Maybe it’s my own bias, but I don’t think Israel is comparable to a galaxy-spanning, settler-colonial project with a yearning to destroy worlds and no history in the lands where it establishes itself. (A proof of the difference is that my Wise Child ears, hot off the feast of freedom, perked up when a certain rebel leader said “next year in Yavin.”) That the Empire’s interest in Ghorman only extends to a natural resource makes it an easier parallel to the British empire, Belgian-occupied Congo or American wars in the Middle East; despite insistence otherwise, Gaza produces no oil, and experts say its offshore natural gas is negligible and wouldn’t be worth the cost to excavate. Israel’s motives — whatever you think they may be — are categorically different and  follow a national tragedy that was no false flag.

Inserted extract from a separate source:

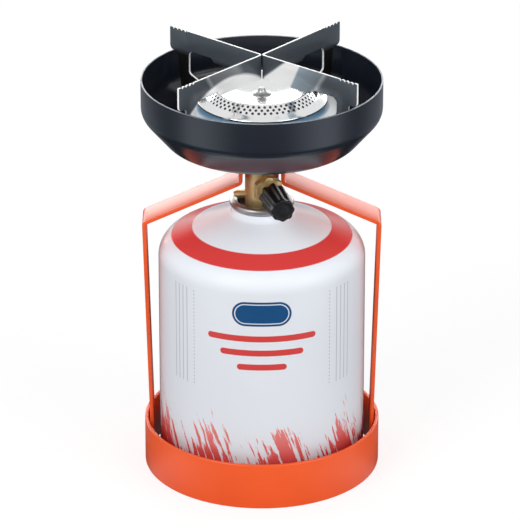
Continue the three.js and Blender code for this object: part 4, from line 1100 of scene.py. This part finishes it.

One critic wrote that “people denying Andor’s second season is anything but a reflection on the horrors of Gaza are as delusional as they are disingenuous.” Call me what you will, but I think to say definitively that Andor is about any one struggle is to misunderstand it.

“You could drop a needle in the last, I don’t know what is recorded history, 3,000 years,” Gilroy said of his inspirations in the Deadline interview, drawing on slavery, oppression and the grand themes of heroism and betrayal in the churn of human events. “I mean, it’s a continuum.”

On it there’s a place for episodes from long ago, and not so far away: the Holocaust, suffering in Gaza, the resistance of Bar Kochba, the Salt March, Ukraine, climate catastrophe and who knows what else.

The interpretations are as numerous as the stars in the heavens, because the wars are, too.